There are moments that the words don't reach.
There is grace too powerful to name.
I was eager to watch the Tony Awards this evening, excited to catch another glimpse or sixteen of the Hamilton cast.  I spent most of the day troubling over Orlando though, the soundtrack in my head stuck on the Quiet Uptown loop.
There are moments that the words don't reach. 
There is suffering too terrible to name. 
You hold your child as tight as you can, 
and push away the unimaginable...

6.09.2016

three months with Hanley

Three months have passed, and a few nicknames for baby brother have been thrown around:
Hankers.  Hankerman.  Hankers away.

Tollie sometimes calls him Hanky Diaper or Hank Ham Sandwich.  I don't really know why.

Andy likes Bubbles or Bubs, because Hank is almost always blowing them.

The boys, moderately disappointed that we did not choose a third "T" name, were at one point determined to call him Tank, which is fairly suitable given his size.

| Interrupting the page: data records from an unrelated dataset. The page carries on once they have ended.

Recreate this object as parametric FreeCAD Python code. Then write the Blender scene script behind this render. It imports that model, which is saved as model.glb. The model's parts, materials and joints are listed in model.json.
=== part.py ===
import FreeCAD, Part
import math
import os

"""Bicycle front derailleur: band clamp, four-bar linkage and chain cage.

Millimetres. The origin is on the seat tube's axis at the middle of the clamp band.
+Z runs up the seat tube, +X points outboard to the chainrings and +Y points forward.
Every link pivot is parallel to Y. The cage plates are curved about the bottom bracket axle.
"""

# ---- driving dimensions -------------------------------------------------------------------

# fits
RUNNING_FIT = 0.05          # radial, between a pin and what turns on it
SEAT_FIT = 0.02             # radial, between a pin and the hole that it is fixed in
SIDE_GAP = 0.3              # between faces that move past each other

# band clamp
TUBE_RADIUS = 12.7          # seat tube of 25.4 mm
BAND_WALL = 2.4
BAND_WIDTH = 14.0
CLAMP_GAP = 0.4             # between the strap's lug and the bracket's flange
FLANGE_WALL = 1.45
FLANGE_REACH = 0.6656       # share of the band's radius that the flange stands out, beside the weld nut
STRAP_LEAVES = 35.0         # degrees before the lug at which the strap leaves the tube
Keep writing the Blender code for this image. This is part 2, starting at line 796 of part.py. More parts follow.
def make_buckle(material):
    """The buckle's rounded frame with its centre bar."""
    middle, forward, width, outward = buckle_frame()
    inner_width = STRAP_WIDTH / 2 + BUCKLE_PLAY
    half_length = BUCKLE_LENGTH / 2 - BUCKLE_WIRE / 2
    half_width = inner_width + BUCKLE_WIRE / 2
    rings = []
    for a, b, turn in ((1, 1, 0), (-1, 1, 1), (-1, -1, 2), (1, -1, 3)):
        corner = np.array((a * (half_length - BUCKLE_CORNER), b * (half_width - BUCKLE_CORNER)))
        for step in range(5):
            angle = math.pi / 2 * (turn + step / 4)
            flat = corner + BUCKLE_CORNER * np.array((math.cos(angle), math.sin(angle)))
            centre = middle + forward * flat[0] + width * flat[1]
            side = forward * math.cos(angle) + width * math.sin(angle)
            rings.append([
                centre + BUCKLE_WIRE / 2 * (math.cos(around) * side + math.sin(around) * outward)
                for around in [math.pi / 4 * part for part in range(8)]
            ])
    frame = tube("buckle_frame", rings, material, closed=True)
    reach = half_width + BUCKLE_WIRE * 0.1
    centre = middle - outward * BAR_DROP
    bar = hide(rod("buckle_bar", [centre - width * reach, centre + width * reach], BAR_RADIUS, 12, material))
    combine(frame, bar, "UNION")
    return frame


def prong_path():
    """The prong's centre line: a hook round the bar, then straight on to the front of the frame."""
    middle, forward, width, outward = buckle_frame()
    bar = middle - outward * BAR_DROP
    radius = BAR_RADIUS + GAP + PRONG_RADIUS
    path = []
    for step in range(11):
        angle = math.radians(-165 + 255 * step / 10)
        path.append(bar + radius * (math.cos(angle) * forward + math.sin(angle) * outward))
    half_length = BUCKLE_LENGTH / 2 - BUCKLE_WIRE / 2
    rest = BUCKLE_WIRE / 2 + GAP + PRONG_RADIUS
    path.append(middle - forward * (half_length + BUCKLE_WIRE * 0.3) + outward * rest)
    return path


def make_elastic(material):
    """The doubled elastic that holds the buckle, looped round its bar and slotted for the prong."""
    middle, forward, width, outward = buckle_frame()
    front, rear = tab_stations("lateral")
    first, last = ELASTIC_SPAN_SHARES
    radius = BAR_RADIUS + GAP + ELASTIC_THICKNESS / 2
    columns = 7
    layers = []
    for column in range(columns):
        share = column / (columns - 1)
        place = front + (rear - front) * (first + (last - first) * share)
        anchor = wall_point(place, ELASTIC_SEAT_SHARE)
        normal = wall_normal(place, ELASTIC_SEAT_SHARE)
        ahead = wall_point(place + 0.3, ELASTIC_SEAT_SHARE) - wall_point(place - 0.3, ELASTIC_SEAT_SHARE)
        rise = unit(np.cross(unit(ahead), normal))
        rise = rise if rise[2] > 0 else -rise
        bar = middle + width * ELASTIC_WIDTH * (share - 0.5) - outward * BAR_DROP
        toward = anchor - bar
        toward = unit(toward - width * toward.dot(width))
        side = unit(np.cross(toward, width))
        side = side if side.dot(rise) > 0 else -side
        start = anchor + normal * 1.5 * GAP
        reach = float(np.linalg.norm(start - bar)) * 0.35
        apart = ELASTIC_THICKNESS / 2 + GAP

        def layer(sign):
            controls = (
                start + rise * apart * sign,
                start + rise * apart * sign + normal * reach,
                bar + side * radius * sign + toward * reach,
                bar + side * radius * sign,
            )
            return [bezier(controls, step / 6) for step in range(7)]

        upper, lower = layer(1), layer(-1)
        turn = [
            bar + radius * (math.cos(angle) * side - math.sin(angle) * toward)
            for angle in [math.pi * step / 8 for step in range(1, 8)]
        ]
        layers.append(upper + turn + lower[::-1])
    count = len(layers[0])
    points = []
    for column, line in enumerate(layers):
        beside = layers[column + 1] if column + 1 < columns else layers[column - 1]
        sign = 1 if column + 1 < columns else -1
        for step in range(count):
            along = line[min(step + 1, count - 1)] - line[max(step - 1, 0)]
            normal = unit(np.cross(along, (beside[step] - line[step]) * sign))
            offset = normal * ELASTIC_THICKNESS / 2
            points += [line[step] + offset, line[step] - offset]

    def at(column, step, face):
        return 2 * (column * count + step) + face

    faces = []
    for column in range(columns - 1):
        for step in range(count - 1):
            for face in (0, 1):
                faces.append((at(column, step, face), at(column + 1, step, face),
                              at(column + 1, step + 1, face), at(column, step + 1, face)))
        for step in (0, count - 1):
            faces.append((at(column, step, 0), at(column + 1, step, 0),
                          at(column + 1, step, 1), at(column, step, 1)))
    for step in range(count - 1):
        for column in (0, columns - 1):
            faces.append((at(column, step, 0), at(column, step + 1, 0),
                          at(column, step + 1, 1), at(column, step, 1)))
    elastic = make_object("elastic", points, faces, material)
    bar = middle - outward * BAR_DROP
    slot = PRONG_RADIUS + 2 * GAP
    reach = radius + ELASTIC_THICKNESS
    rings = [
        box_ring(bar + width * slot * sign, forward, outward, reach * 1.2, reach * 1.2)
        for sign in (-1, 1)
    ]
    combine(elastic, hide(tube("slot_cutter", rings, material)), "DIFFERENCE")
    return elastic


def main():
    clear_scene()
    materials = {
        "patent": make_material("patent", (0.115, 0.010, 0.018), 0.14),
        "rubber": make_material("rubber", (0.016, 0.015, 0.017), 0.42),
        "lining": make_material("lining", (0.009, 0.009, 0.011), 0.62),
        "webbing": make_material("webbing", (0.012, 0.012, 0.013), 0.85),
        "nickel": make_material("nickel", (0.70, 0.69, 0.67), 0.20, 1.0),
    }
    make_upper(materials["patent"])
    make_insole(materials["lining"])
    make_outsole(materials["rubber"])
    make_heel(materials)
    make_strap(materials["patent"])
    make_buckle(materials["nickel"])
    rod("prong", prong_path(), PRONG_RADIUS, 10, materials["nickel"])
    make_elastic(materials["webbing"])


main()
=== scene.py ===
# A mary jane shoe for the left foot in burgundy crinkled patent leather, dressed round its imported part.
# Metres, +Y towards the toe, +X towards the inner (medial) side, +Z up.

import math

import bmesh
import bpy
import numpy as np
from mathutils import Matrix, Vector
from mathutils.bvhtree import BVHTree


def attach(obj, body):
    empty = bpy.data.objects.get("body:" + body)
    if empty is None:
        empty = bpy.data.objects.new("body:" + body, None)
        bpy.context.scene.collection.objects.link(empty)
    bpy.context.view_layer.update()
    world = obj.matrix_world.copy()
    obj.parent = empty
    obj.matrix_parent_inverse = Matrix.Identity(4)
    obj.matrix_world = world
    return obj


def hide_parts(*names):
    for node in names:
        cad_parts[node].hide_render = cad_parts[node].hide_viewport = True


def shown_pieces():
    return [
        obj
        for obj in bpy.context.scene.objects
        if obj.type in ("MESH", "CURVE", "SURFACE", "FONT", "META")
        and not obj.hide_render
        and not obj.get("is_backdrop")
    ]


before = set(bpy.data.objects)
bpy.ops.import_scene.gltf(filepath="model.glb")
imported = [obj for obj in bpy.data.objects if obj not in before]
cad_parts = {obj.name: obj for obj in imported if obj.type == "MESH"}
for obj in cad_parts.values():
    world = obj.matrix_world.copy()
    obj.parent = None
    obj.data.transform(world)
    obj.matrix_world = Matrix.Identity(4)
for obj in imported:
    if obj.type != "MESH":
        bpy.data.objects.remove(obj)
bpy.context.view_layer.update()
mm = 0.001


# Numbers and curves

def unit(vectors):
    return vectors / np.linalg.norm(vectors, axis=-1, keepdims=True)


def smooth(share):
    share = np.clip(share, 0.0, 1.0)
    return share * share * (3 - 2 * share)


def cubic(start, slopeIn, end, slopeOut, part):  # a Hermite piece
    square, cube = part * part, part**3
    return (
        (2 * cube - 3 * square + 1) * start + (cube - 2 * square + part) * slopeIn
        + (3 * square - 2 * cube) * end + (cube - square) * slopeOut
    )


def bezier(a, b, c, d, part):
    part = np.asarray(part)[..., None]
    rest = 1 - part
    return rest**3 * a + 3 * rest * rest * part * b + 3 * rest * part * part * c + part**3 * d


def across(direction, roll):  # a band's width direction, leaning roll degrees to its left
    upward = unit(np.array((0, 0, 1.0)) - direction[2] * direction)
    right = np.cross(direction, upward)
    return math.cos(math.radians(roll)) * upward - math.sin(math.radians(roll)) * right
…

Lately though, we pretty much just call him a good baby.

6.07.2016

Sideways Stories

6.05.2016

utterly ordinary

Our days feel utterly ordinary and marvelously miraculous and seemingly cataclysmic all the same.
The boys are best friends and then mortal enemies.  One morning I possess a vast capacity for patience, and run up against its limits that afternoon.  The house is under control... oh wait, no it's not.  Regularly we reach extremes.  And conclusions.  Like maybe the dirt and the divine are inseparable.
Some days I think, deliriously, that this could actually go on forever, nursing the baby, listening to the Minecraft monologue, all the hours that revolve around the bathtub and the kitchen sink.
It may be the most privileged strain of panic, letting today be dominated by tomorrow.
I remind myself that right now is all that really matters right now.
I remind myself that our worst moments don't tell the whole story in the same way our best ones don't either.  And there are so many of not one or the other, so many somewhere in the middle, so much that's not even worth noting. Except sometimes it is.